Natürlich geht es auch um ein besseres Gehalt, wenn man sich auf die Suche nach einem neuen Job macht. Geld ist nun mal ein Zeichen der Wertschätzung. Zwar wird niemand, dem an der neuen Position gelegen ist, mit der Türe ins Haus fallen und das als Motivation für die Bewerbung angeben. Allerdings sollten Personalverantwortliche davor auch nicht die Augen verschließen. Und wer in Zeiten des Fachkräftemangels einen Top-Kandidaten haben möchte, sollte bereit sein, ihn angemessen zu bezahlen.

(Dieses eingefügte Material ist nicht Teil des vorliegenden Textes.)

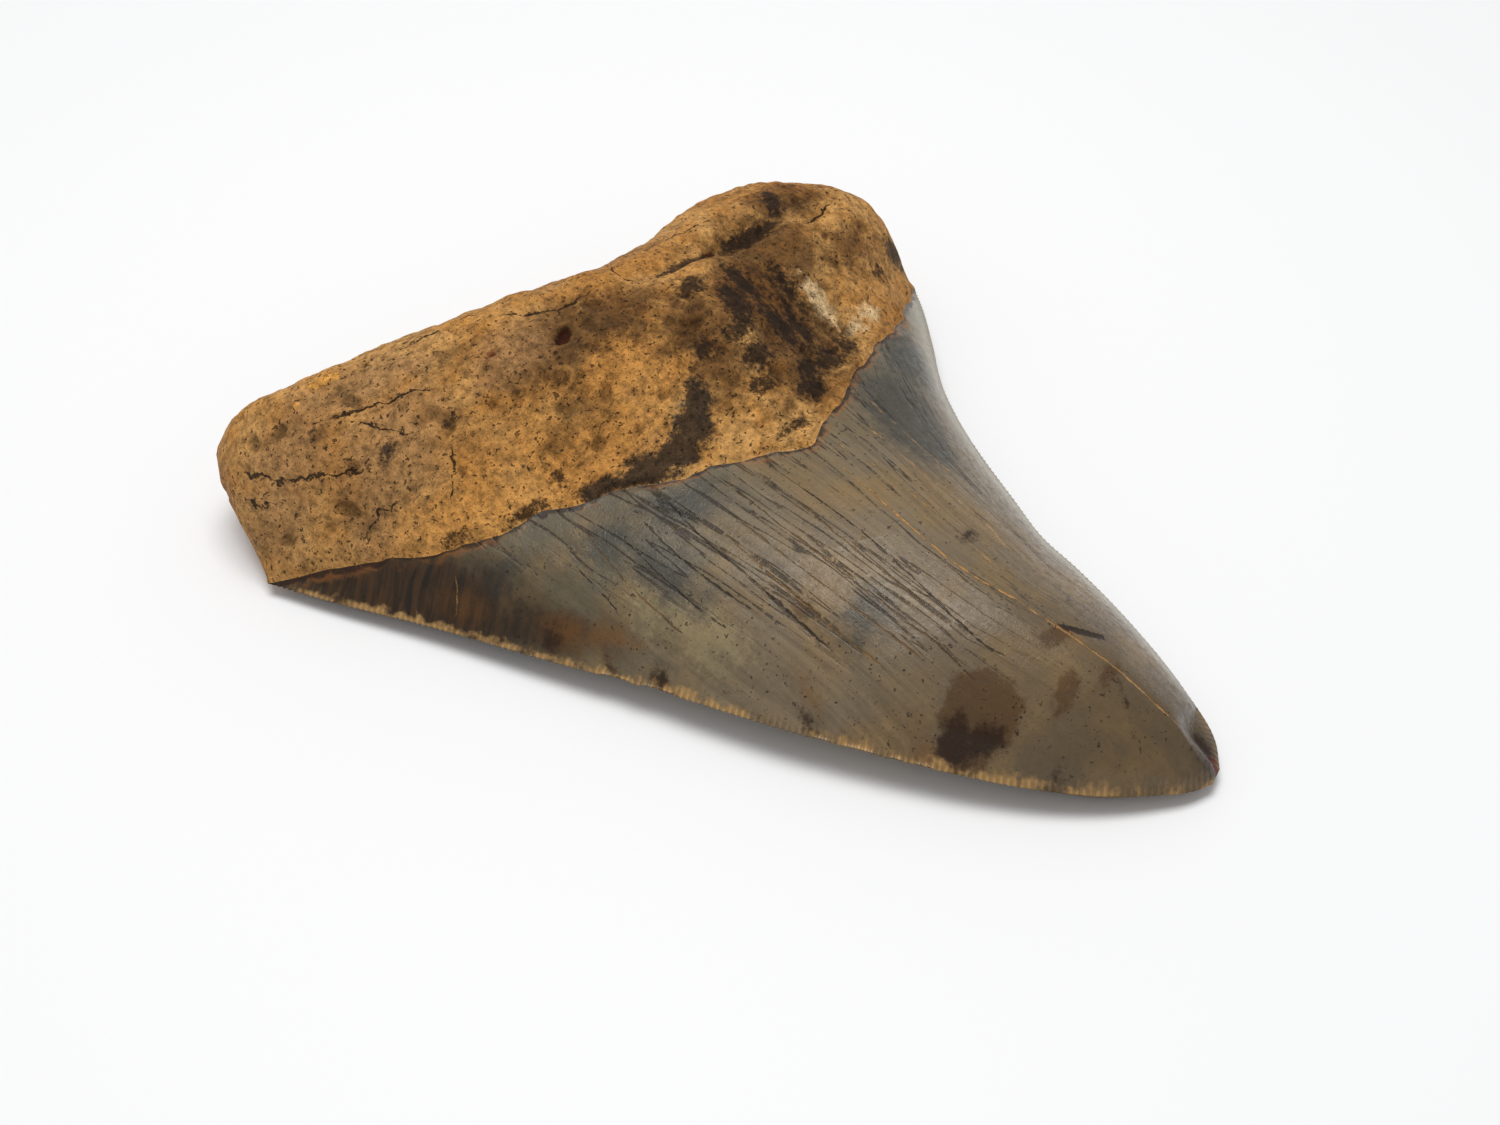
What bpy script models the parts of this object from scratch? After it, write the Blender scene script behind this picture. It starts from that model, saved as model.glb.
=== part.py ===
"""A fossil megalodon tooth lying on its flatter labial face, lingual face up.

The tooth is one solid: root and crown grew as one piece. It is a loft between two skins that share
one rim. The rim runs up both cutting edges from the tip, round the root's two lobes and along the
root's basal margin. Lengths are in millimetres until the mesh is made. X runs across the tooth,
+Y from the tip to the root, +Z up, and the origin is on the table under the middle of the outline.
"""
import math

import bmesh
import bpy
import numpy as np

METRES_PER_MM = 0.001
COLLECTION_NAME = "megalodon_tooth"
PIECE_NAME = "tooth"

# Driving dimensions
SERRATION_PITCH = 0.7
SERRATION_DEPTH = 0.22
SERRATIONS_FADE = 2.5
LEDGE_HEIGHT = 0.7
LEDGE_HEIGHT_AT_LEFT = 1.4
# Shares of the border's run: where the higher ledge ends, and how fast it starts at a corner
LEDGE_LEFT_REACH = 0.22
LEDGE_START = 0.05
# Share of the root's length in which the ledge rises
LEDGE_FOOT = 0.03

# The rim, from the tip: x, y and the height above the table
LEFT_CUTTING_EDGE = (
    (-0.9, -0.1, 1.6), (-3.2, 0.9, 1.8), (-6.4, 3.4, 2.3), (-10.4, 7.4, 2.9), (-14.4, 12.8, 3.5),
    (-17.7, 18.7, 4.0), (-21.2, 26.6, 4.3), (-24.3, 34.7, 4.4), (-29.5, 52.3, 3.8),
    (-32.2, 61.0, 3.2), (-36.9, 76.4, 2.4), (-41.8, 90.6, 1.8), (-43.3, 95.7, 1.7),
)
RIGHT_CUTTING_EDGE = (
    (1.2, 0.3, 1.6), (3.8, 2.3, 1.9), (7.3, 8.3, 2.8), (11.0, 17.5, 3.9), (13.8, 26.4, 4.5),
    (15.0, 31.1, 4.7), (18.1, 37.3, 4.8), (23.4, 46.9, 4.7), (29.1, 54.8, 4.4), (35.7, 61.2, 4.1),
    (41.0, 66.4, 3.6), (44.4, 70.3, 3.2),
)
LEFT_ROOT_SIDE = (
    (-43.3, 95.7, 1.7), (-42.3, 98.5, 3.4), (-41.2, 101.9, 5.2), (-40.1, 105.1, 6.8),
    (-38.4, 108.3, 7.8), (-35.8, 110.2, 8.2),
)
RIGHT_ROOT_SIDE = (
    (44.4, 70.3, 3.2), (45.3, 73.3, 4.4), (45.4, 76.8, 5.8), (44.7, 80.0, 7.0), (43.4, 83.0, 7.8),
    (41.2, 85.6, 8.2),
)
BASAL_MARGIN = (
    (-35.8, 110.2, 8.2), (-32.4, 110.3, 8.3), (-26.2, 107.7, 8.6), (-20.6, 105.2, 8.8),
    (-10.5, 100.0, 9.2), (-0.6, 95.1, 9.4), (8.6, 92.0, 9.3), (14.6, 92.5, 9.1), (21.0, 94.0, 9.0),
    (26.4, 94.4, 8.8), (31.0, 93.3, 8.6), (35.0, 91.5, 8.4), (38.6, 88.9, 8.3), (41.2, 85.6, 8.2),
)
# Where bone meets enamel on each face, from the left corner to the right: x and y
LINGUAL_BORDER = (
    (-43.3, 95.7), (-40.2, 91.8), (-36.0, 85.5), (-31.2, 78.0), (-24.5, 72.2), (-17.0, 65.9),
    (-10.5, 60.4), (-4.5, 55.4), (0.4, 52.6), (5.6, 54.2), (13.4, 57.6), (21.8, 60.3), (29.0, 62.4),
    (35.6, 65.4), (44.4, 70.3),
)
LABIAL_BORDER = (
    (-43.3, 95.7), (-34.0, 89.0), (-20.0, 81.6), (-4.0, 75.6), (12.0, 71.4), (28.0, 69.6),
    (44.4, 70.3),
)

# Thickness of the lingual side above the rim. Station is 0 at the tip and 1 at the border.
CROWN_STATIONS = (0.0, 0.05, 0.12, 0.25, 0.45, 0.7, 1.0)
CROWN_RISE = (0.6, 2.4, 4.6, 7.8, 10.8, 13.0, 14.2)
CROWN_SPINE = 0.56
CROWN_FULLNESS = 1.22
# Station is 0 at the border and 1 at the basal margin
ROOT_STATIONS = (0.0, 0.2, 0.45, 0.7, 1.0)
ROOT_RISE = (13.0, 15.2, 15.8, 14.8, 12.8)
ROOT_ROUNDING = 10.0
ROOT_ROUNDING_BELOW = 8.0
LOBE_RISE = 0.62
LOBE_FULLNESS = 1.3
BONE_TAKES_OVER = 0.42

# Hills and hollows of the lingual root: x, y, half width along and across, angle, height
ROOT_RELIEF = (
    (-6.0, 80.0, 26.0, 9.0, -22.0, 1.3),
    (9.0, 79.4, 7.5, 1.9, 0.0, -0.9),
    (20.0, 78.4, 6.5, 2.0, -12.0, -1.3),
    (14.5, 67.5, 11.0, 4.8, 82.0, -1.6),
    (32.0, 78.0, 9.0, 8.0, 0.0, 0.9),
    (-9.1, 80.6, 1.9, 1.3, 0.0, -1.1),
    (-20.0, 72.0, 1.0, 1.8, 0.0, -0.8),
    (-28.5, 86.0, 6.0, 1.6, 75.0, -0.5),
    (30.5, 75.8, 4.5, 1.3, 8.0, -0.6),
)

# Depth of the labial side below the rim, and how the hollow under the root fades to the sides
CROWN_DROP = 6.4
CROWN_DROP_FULLNESS = 1.25
CROWN_DROP_START = 0.15
TABLE_EASE = 1.2
ROOT_HOLLOW = 1.6
ROOT_HOLLOW_FADE = 4

# Chips in the cutting edges: distance from the tip along the edge, width and depth
LEFT_CHIPS = (
    (30.5, 2.4, 0.4), (33.2, 1.6, 0.25), (37.0, 4.0, 0.35), (41.0, 2.4, 0.4), (59.5, 4.0, 0.6),
    (64.5, 3.6, 0.6),
)
RIGHT_CHIPS = ((13.0, 3.0, 0.4), (54.0, 5.0, 0.5), (66.0, 3.0, 0.4))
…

Es gibt selbstverständlich noch eine Reihe anderer Gründe, weshalb Beschäftigte ihr Unternehmen verlassen. Eine der häufigsten Ursachen ist das Verhältnis zum Chef, wie Umfragen belegen. Gute Chefinnen und Chefs sind rar gesät, daher ist das in unseren Augen ein völlig legitimer Grund. Aber es gilt die goldene Regel, dass man über seine ehemaligen Vorgesetzten nicht schlecht redet. Für Personalverantwortliche ist das ein deutliches Signal fehlender Professionalität.
Meist stimmt jedoch das Gesamtpaket nicht: Schlechtes Betriebsklima, mangelnde Wertschätzung, wenig Flexibilität und dann noch eine schlechte Bezahlung. Kein Wunder, dass laut Umfragen die Hälfte aller Beschäftigten nicht zufrieden ist mit ihrem Job. Wenn wir mit potenziellen Kandidatinnen und Kandidaten sprechen, merken wir, dass viele sich für einen Job mit spannenden Aufgaben und einem guten Betriebsklima einen Wechsel vorstellen können.

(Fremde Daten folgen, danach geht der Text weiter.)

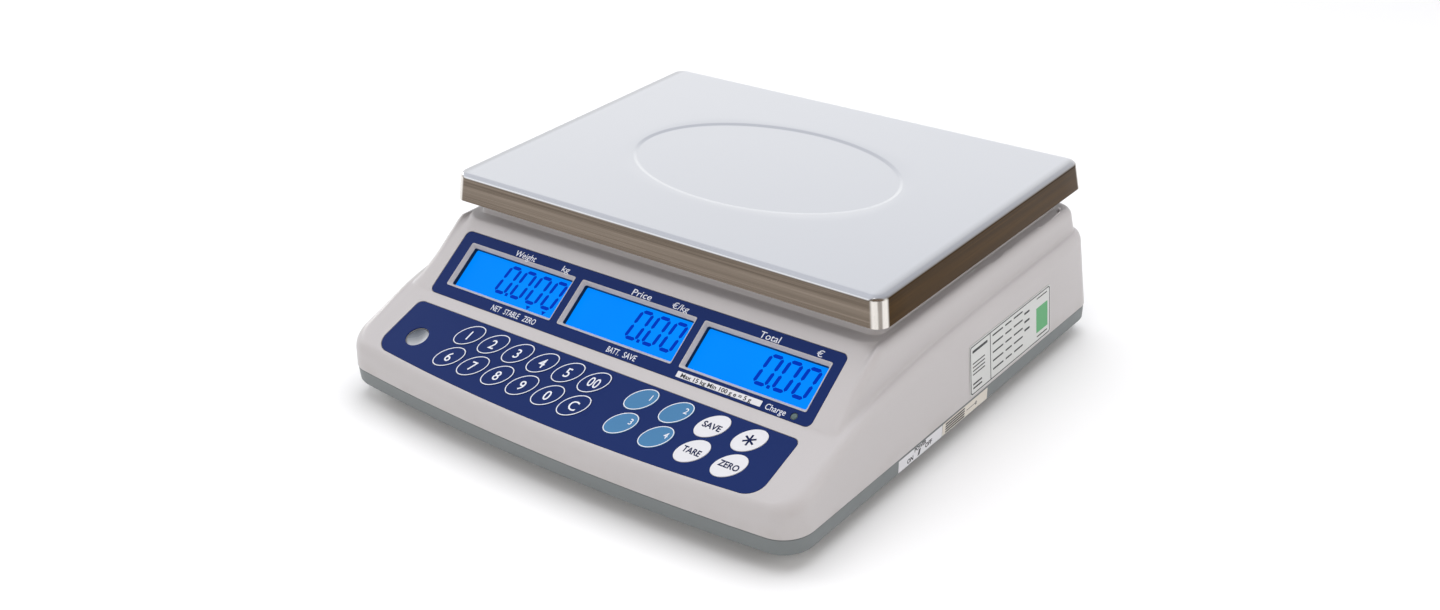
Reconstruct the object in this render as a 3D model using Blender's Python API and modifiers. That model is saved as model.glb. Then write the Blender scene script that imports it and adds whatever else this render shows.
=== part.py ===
"""Tabletop price-computing scale: low two-part housing, sloped display and keypad, steel platter.

Metres, +Z up, +X to the operator's right, +Y away from the operator. The origin is the centre of the
footprint on the table. Run with: blender --background --python part.py
"""

import math

import bmesh
import bpy
from mathutils import Matrix, Vector

# ---------------------------------------------------------------- driving dimensions
GAP = 0.0003  # clearance between pieces that touch

HALF_WIDTH = 0.1606  # of the housing at its parting line
FRONT_Y = -0.1585  # middle of the bowed front edge
REAR_Y = 0.1585
BOW_RADIUS = 1.5
FRONT_CORNER = 0.018
REAR_CORNER = 0.015
FOOT_GAP = 0.010  # table to underside
BASE_HEIGHT = 0.0104
PARTING_Z = FOOT_GAP + BASE_HEIGHT
PARTING_GAP = 0.0005
SHELL = 0.0024
FLOOR = 0.0025

KEYPAD_SLOPE = math.radians(18.688)
KEYPAD_ORIGIN = Vector((0.0, -0.1615, 0.0328))  # where keypad height s is zero
DISPLAY_SLOPE = math.radians(34.63)
DISPLAY_ORIGIN = Vector((0.0, -0.1015, 0.0537))

WALL_DRAFT = 0.055  # inward lean of the skirt per metre of height
SHOULDER_START_Y = -0.1065  # the skirt's top leaves the keypad plane here
SHOULDER_RISE = 0.0165
SHOULDER_DEPTH = 0.008  # height of the rounding at the top of the skirt
FRONT_ROUNDING = 0.0045  # inset of that rounding at the front, the keypad's sides and behind
KEYPAD_SIDE_ROUNDING = 0.008
REAR_ROUNDING = 0.0046
VALLEY_INSET = 0.0070  # from the skirt to the foot of the raised block
VALLEY_CORNER = 0.0057
BLOCK_LEAN = 0.0025
BLOCK_CORNER = 0.008
BLOCK_EDGE = 0.004
SLOPE_EDGE = 0.007
SLOPE_FOOT = 0.0025
LEDGE_Z = 0.0830
LEDGE_INSET = 0.0006  # of the ledge's outline from the block's rounded edge
LEDGE_CORNER = 0.012
PLATEAU_Z = 0.0959
PLATEAU_HALF = 0.142
PLATEAU_FRONT = -0.0500
PLATEAU_REAR = 0.1405
PLATEAU_EDGE = 0.0032
PLATEAU_CORNER = 0.007
PLATEAU_FLARE = 0.0006  # of the step's wall where it meets the ledge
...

Top-Kandidat*innen wollen weiterkommen

Viel zu häufig wird meiner Meinung nach unterschätzt, dass den Beschäftigten Möglichkeiten zur Entwicklung fehlen und sie deswegen etwas Neues suchen. Uns ist dabei wichtig, dass der Kandidat sich bewusst für eine berufliche Veränderung entscheidet und Lust darauf hat – nicht einfach nur die Nase voll hat von seinem alten Job.

Quereinsteiger willkommen

Oft sehnen sich die Menschen nach vielen Jahren im selben Beruf nach einem kompletten Neustart. Und immer mehr Unternehmen geben Quereinsteigern eine Chance. Das liegt nur teilweise am Mangel an hochqualifiziertem Personal, denn als erfahrene Personalberatung finden wir auch in schweren Zeiten den geeigneten Kandidaten. Es zeigt sich auch, dass Seiteneinsteiger eine hohe Motivation und Lernbereitschaft mitbringen. Schließlich haben sich die meisten von ihnen intensiv mit dem Thema Neuorientierung beschäftigt und sich aus Überzeugung für die neue Branche oder das neue Arbeitsfeld entschieden. Auch wir haben schon viele Quereinsteiger erfolgreich vermittelt und können sagen, dass es ein Gewinn für beide Seiten ist.

Auf der Suche nach dem Cultural Fit

Bewerber suchen heutzutage oft nicht einfach einen neuen Job, sondern ihren Wunsch-Arbeitgeber. Sie möchten beispielsweise für ein Unternehmen arbeiten, das eine bestimmte Unternehmenskultur lebt. Das kann eine schlanke Hierarchie sein mit viel Flexibilität bei der Gestaltung der Arbeit. Oder wenn das Unternehmen an Zukunfts-Technologien arbeitet. Der Cultural Fit ist heute für Personalverantwortliche ebenfalls ein entscheidendes Kriterium – das oft sogar die fachliche Qualifikation aussticht. Denn sie wissen, dass Mitarbeiterinnen und Mitarbeiter, die sich mit ihrer Arbeit identifizieren können und einen Sinn darin sehen, meist hochmotiviert sind.

Häufige Wechsel lassen erstmal die Alarmglocken läuten

Alle Personalexperten werden hellhörig, wenn jemand in kurzen Abständen häufig den Job gewechselt hat. Schließlich denkt der künftige Arbeitgeber zuerst, dass derjenige sich schlecht ins Team einfügt, sich eventuell nicht durchsetzen kann oder Probleme mit Vorgesetzten haben könnte. Aber auch für häufigere Wechsel kann es gute Begründungen geben. Wichtig für unsere Rolle als Personalberater ist, dass die Kandidatinnen und Kandidaten ehrlich über ihre Motive sprechen und die Wechsel nachvollziehbar sind.